Your instructions => Return the material below in full and exactly.

::::::::::

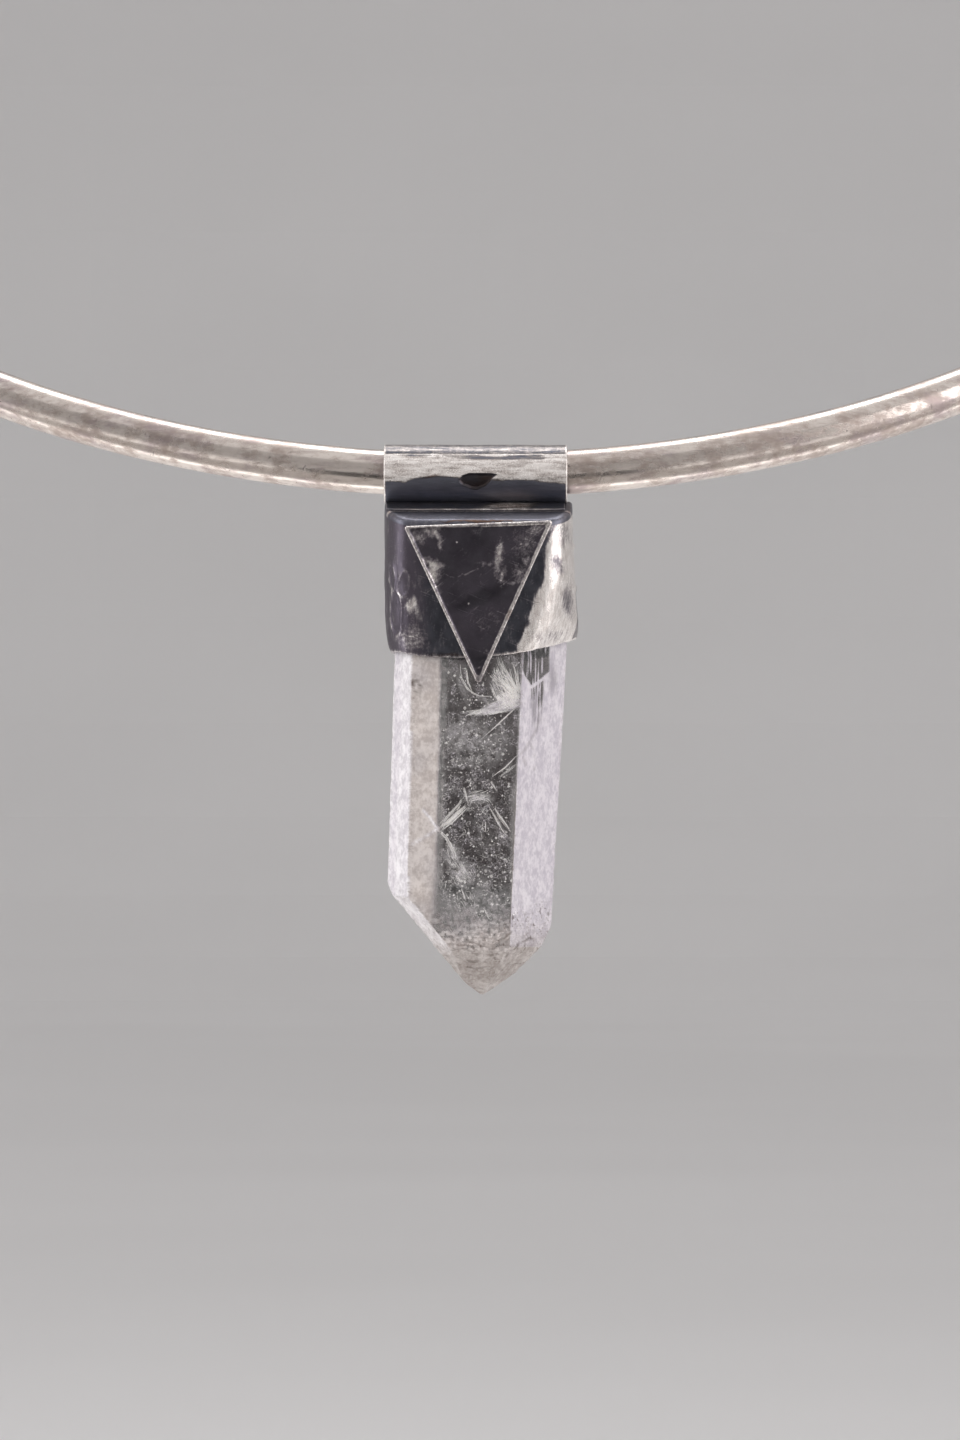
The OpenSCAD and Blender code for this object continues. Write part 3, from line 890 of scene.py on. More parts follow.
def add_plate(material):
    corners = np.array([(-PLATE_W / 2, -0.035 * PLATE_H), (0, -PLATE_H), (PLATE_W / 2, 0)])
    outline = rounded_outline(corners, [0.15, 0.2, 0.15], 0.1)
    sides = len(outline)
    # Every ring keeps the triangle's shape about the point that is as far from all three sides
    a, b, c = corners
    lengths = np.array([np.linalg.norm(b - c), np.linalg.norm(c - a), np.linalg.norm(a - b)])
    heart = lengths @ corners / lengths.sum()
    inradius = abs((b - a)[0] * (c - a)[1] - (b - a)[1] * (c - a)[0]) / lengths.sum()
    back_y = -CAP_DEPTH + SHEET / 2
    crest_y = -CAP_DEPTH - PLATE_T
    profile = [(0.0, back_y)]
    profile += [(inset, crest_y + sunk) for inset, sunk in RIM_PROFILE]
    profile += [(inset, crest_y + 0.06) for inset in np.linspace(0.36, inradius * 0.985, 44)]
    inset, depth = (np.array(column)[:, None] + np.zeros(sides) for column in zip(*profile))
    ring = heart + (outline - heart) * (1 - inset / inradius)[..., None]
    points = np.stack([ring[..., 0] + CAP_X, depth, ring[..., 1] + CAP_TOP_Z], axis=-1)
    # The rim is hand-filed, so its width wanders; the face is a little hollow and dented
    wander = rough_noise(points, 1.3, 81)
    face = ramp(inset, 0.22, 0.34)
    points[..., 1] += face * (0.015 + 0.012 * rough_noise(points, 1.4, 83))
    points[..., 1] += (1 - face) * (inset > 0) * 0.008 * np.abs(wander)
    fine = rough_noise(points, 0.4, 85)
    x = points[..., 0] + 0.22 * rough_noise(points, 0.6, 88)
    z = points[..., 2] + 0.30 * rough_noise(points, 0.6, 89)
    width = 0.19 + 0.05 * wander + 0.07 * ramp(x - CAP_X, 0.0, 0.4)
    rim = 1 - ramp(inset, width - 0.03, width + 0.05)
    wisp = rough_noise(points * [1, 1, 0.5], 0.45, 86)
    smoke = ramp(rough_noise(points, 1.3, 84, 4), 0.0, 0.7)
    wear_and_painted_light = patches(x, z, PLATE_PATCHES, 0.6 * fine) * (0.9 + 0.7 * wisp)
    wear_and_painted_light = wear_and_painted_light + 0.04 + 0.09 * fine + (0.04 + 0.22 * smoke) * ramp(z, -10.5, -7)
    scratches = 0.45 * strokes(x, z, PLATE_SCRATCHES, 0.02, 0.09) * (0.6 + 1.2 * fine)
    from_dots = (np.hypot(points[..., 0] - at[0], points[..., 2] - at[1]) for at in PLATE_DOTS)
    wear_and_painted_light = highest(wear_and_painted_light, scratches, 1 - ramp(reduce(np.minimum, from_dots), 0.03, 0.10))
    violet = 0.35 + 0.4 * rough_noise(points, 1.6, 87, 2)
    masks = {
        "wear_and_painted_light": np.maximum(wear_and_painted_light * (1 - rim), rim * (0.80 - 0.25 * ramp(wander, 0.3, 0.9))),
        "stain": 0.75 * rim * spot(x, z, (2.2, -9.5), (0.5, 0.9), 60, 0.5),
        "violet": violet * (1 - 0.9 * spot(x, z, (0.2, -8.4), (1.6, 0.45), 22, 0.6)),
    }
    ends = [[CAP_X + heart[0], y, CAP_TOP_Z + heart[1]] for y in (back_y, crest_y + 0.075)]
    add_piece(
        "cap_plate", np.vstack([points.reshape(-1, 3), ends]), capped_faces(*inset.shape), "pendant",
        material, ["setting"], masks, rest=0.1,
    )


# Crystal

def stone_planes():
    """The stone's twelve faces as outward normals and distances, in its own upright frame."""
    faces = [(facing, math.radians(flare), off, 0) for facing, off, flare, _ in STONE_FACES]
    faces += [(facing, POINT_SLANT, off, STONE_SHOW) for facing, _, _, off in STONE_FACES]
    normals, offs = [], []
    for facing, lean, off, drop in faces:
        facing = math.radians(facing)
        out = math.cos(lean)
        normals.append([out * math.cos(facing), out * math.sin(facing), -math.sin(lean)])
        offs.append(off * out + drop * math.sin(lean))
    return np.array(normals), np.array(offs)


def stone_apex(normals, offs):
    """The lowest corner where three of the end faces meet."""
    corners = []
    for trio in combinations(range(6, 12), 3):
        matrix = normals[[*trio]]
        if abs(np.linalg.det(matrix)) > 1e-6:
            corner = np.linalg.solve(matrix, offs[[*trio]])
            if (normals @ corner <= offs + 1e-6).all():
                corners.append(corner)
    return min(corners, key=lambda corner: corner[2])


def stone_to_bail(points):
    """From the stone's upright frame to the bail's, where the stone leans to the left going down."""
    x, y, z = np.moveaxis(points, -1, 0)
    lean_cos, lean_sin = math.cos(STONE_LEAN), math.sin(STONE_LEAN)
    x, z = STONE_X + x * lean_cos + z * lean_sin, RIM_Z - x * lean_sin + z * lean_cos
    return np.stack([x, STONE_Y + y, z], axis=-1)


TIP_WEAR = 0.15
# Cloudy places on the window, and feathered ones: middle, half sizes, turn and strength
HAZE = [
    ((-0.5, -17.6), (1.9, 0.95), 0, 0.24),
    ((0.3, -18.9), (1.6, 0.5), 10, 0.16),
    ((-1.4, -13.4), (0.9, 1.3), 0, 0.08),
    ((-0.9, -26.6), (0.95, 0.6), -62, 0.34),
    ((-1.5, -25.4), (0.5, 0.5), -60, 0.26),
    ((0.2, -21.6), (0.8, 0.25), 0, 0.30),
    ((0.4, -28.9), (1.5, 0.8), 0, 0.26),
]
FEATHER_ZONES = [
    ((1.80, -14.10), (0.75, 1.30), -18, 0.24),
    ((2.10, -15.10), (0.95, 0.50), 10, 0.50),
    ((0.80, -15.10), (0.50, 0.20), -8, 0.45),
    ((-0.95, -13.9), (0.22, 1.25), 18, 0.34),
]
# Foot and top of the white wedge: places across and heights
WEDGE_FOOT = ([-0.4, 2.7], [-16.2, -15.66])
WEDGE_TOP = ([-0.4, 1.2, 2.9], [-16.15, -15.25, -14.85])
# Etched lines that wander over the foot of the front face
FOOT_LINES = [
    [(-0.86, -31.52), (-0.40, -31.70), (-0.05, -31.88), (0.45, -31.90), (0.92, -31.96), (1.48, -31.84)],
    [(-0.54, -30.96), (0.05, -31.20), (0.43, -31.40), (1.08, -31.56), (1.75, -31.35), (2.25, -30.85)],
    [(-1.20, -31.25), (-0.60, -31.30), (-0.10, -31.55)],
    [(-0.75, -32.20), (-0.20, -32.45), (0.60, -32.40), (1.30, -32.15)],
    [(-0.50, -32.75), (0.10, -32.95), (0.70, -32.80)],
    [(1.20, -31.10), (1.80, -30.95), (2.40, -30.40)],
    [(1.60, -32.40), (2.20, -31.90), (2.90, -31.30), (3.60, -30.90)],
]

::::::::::

Task solution =>
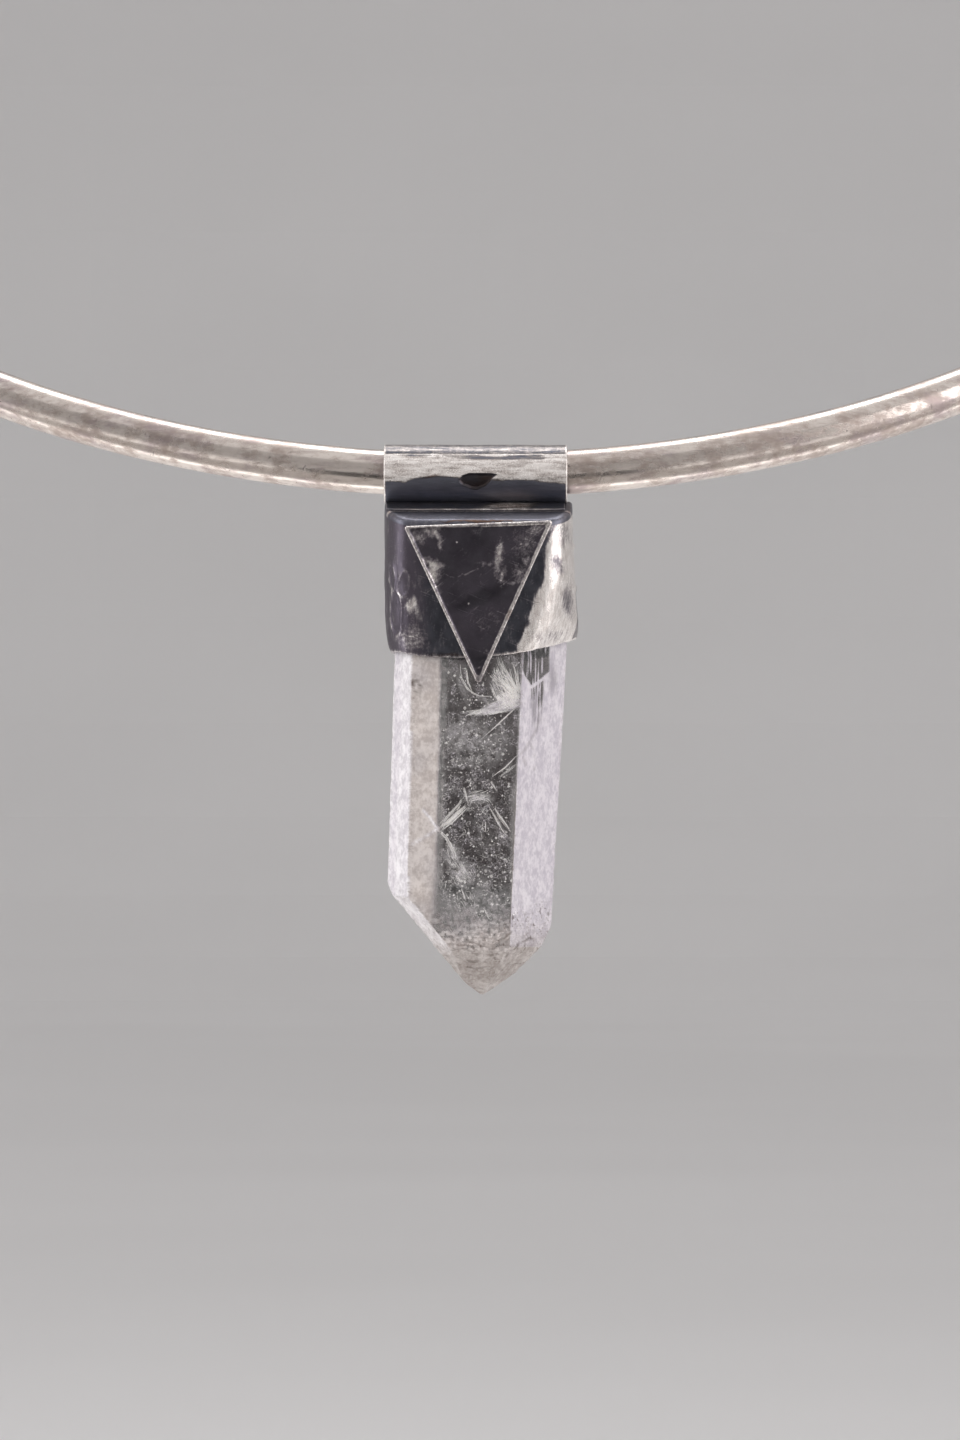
The OpenSCAD and Blender code for this object continues. Write part 3, from line 890 of scene.py on. More parts follow.
def add_plate(material):
    corners = np.array([(-PLATE_W / 2, -0.035 * PLATE_H), (0, -PLATE_H), (PLATE_W / 2, 0)])
    outline = rounded_outline(corners, [0.15, 0.2, 0.15], 0.1)
    sides = len(outline)
    # Every ring keeps the triangle's shape about the point that is as far from all three sides
    a, b, c = corners
    lengths = np.array([np.linalg.norm(b - c), np.linalg.norm(c - a), np.linalg.norm(a - b)])
    heart = lengths @ corners / lengths.sum()
    inradius = abs((b - a)[0] * (c - a)[1] - (b - a)[1] * (c - a)[0]) / lengths.sum()
    back_y = -CAP_DEPTH + SHEET / 2
    crest_y = -CAP_DEPTH - PLATE_T
    profile = [(0.0, back_y)]
    profile += [(inset, crest_y + sunk) for inset, sunk in RIM_PROFILE]
    profile += [(inset, crest_y + 0.06) for inset in np.linspace(0.36, inradius * 0.985, 44)]
    inset, depth = (np.array(column)[:, None] + np.zeros(sides) for column in zip(*profile))
    ring = heart + (outline - heart) * (1 - inset / inradius)[..., None]
    points = np.stack([ring[..., 0] + CAP_X, depth, ring[..., 1] + CAP_TOP_Z], axis=-1)
    # The rim is hand-filed, so its width wanders; the face is a little hollow and dented
    wander = rough_noise(points, 1.3, 81)
    face = ramp(inset, 0.22, 0.34)
    points[..., 1] += face * (0.015 + 0.012 * rough_noise(points, 1.4, 83))
    points[..., 1] += (1 - face) * (inset > 0) * 0.008 * np.abs(wander)
    fine = rough_noise(points, 0.4, 85)
    x = points[..., 0] + 0.22 * rough_noise(points, 0.6, 88)
    z = points[..., 2] + 0.30 * rough_noise(points, 0.6, 89)
    width = 0.19 + 0.05 * wander + 0.07 * ramp(x - CAP_X, 0.0, 0.4)
    rim = 1 - ramp(inset, width - 0.03, width + 0.05)
    wisp = rough_noise(points * [1, 1, 0.5], 0.45, 86)
    smoke = ramp(rough_noise(points, 1.3, 84, 4), 0.0, 0.7)
    wear_and_painted_light = patches(x, z, PLATE_PATCHES, 0.6 * fine) * (0.9 + 0.7 * wisp)
    wear_and_painted_light = wear_and_painted_light + 0.04 + 0.09 * fine + (0.04 + 0.22 * smoke) * ramp(z, -10.5, -7)
    scratches = 0.45 * strokes(x, z, PLATE_SCRATCHES, 0.02, 0.09) * (0.6 + 1.2 * fine)
    from_dots = (np.hypot(points[..., 0] - at[0], points[..., 2] - at[1]) for at in PLATE_DOTS)
    wear_and_painted_light = highest(wear_and_painted_light, scratches, 1 - ramp(reduce(np.minimum, from_dots), 0.03, 0.10))
    violet = 0.35 + 0.4 * rough_noise(points, 1.6, 87, 2)
    masks = {
        "wear_and_painted_light": np.maximum(wear_and_painted_light * (1 - rim), rim * (0.80 - 0.25 * ramp(wander, 0.3, 0.9))),
        "stain": 0.75 * rim * spot(x, z, (2.2, -9.5), (0.5, 0.9), 60, 0.5),
        "violet": violet * (1 - 0.9 * spot(x, z, (0.2, -8.4), (1.6, 0.45), 22, 0.6)),
    }
    ends = [[CAP_X + heart[0], y, CAP_TOP_Z + heart[1]] for y in (back_y, crest_y + 0.075)]
    add_piece(
        "cap_plate", np.vstack([points.reshape(-1, 3), ends]), capped_faces(*inset.shape), "pendant",
        material, ["setting"], masks, rest=0.1,
    )


# Crystal

def stone_planes():
    """The stone's twelve faces as outward normals and distances, in its own upright frame."""
    faces = [(facing, math.radians(flare), off, 0) for facing, off, flare, _ in STONE_FACES]
    faces += [(facing, POINT_SLANT, off, STONE_SHOW) for facing, _, _, off in STONE_FACES]
    normals, offs = [], []
    for facing, lean, off, drop in faces:
        facing = math.radians(facing)
        out = math.cos(lean)
        normals.append([out * math.cos(facing), out * math.sin(facing), -math.sin(lean)])
        offs.append(off * out + drop * math.sin(lean))
    return np.array(normals), np.array(offs)


def stone_apex(normals, offs):
    """The lowest corner where three of the end faces meet."""
    corners = []
    for trio in combinations(range(6, 12), 3):
        matrix = normals[[*trio]]
        if abs(np.linalg.det(matrix)) > 1e-6:
            corner = np.linalg.solve(matrix, offs[[*trio]])
            if (normals @ corner <= offs + 1e-6).all():
                corners.append(corner)
    return min(corners, key=lambda corner: corner[2])


def stone_to_bail(points):
    """From the stone's upright frame to the bail's, where the stone leans to the left going down."""
    x, y, z = np.moveaxis(points, -1, 0)
    lean_cos, lean_sin = math.cos(STONE_LEAN), math.sin(STONE_LEAN)
    x, z = STONE_X + x * lean_cos + z * lean_sin, RIM_Z - x * lean_sin + z * lean_cos
    return np.stack([x, STONE_Y + y, z], axis=-1)


TIP_WEAR = 0.15
# Cloudy places on the window, and feathered ones: middle, half sizes, turn and strength
HAZE = [
    ((-0.5, -17.6), (1.9, 0.95), 0, 0.24),
    ((0.3, -18.9), (1.6, 0.5), 10, 0.16),
    ((-1.4, -13.4), (0.9, 1.3), 0, 0.08),
    ((-0.9, -26.6), (0.95, 0.6), -62, 0.34),
    ((-1.5, -25.4), (0.5, 0.5), -60, 0.26),
    ((0.2, -21.6), (0.8, 0.25), 0, 0.30),
    ((0.4, -28.9), (1.5, 0.8), 0, 0.26),
]
FEATHER_ZONES = [
    ((1.80, -14.10), (0.75, 1.30), -18, 0.24),
    ((2.10, -15.10), (0.95, 0.50), 10, 0.50),
    ((0.80, -15.10), (0.50, 0.20), -8, 0.45),
    ((-0.95, -13.9), (0.22, 1.25), 18, 0.34),
]
# Foot and top of the white wedge: places across and heights
WEDGE_FOOT = ([-0.4, 2.7], [-16.2, -15.66])
WEDGE_TOP = ([-0.4, 1.2, 2.9], [-16.15, -15.25, -14.85])
# Etched lines that wander over the foot of the front face
FOOT_LINES = [
    [(-0.86, -31.52), (-0.40, -31.70), (-0.05, -31.88), (0.45, -31.90), (0.92, -31.96), (1.48, -31.84)],
    [(-0.54, -30.96), (0.05, -31.20), (0.43, -31.40), (1.08, -31.56), (1.75, -31.35), (2.25, -30.85)],
    [(-1.20, -31.25), (-0.60, -31.30), (-0.10, -31.55)],
    [(-0.75, -32.20), (-0.20, -32.45), (0.60, -32.40), (1.30, -32.15)],
    [(-0.50, -32.75), (0.10, -32.95), (0.70, -32.80)],
    [(1.20, -31.10), (1.80, -30.95), (2.40, -30.40)],
    [(1.60, -32.40), (2.20, -31.90), (2.90, -31.30), (3.60, -30.90)],
]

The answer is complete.